The years of double-digit growth that had fuelled increasing investment in the Malaysian real estate market appear to be ending, with slower expansion in the near future. By restricting financing to reduce the sector’s exposure to overvaluation, the government is likely to be successful in curbing some speculative investment in the short term, but continued interest in a perceived undervalued market remains a long-term incentive for investors.

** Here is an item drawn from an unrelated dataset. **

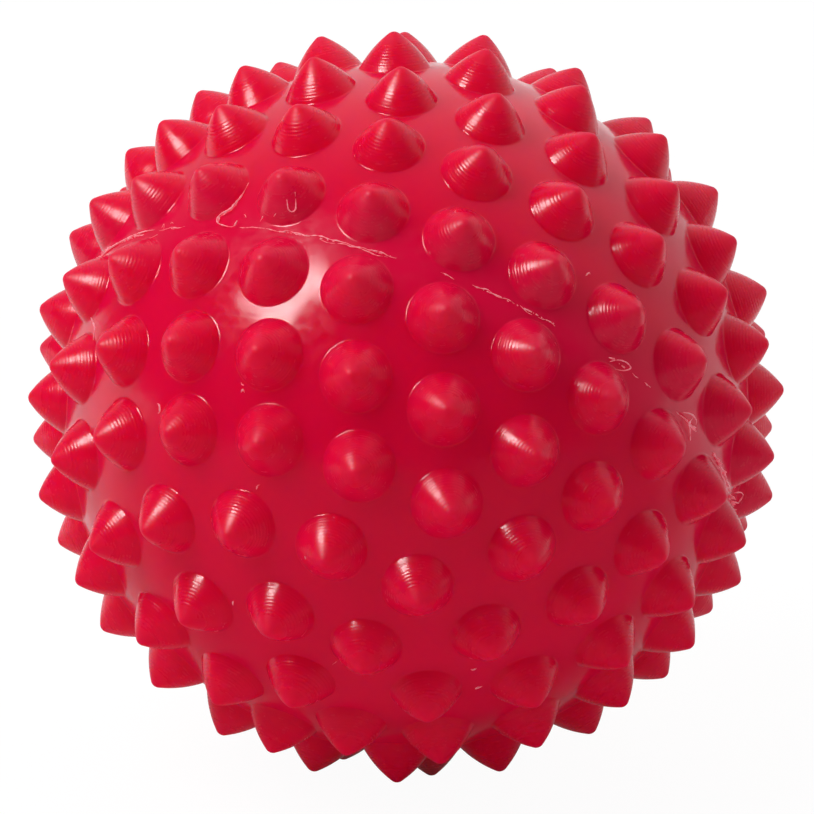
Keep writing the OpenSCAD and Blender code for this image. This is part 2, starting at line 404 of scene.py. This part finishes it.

Although investment in the residential sector is expected to remain firm within the short term, particularly with regards to mid-range projects, the market is likely to continue its correction course throughout 2014. Current trends of stock expansion outpacing occupancy rates within the commercial subsector are expected to continue and likely accelerate due to the number of large-scale commercial projects ongoing in the Klang Valley. However, the dilution of the office space market will be offset by increasing activity in the oil and gas sector and demand from other multinational companies. Residential investors remain concerned by the frequency with which the tax structure has been altered, and its effects on the sector’s long-term stability. The real gains property tax swung from a 30% sliding scale to 5% following the Asian financial downturn and has been reinstated at 30% as of 2014, while other sector-wide changes have also come into force over the past two years.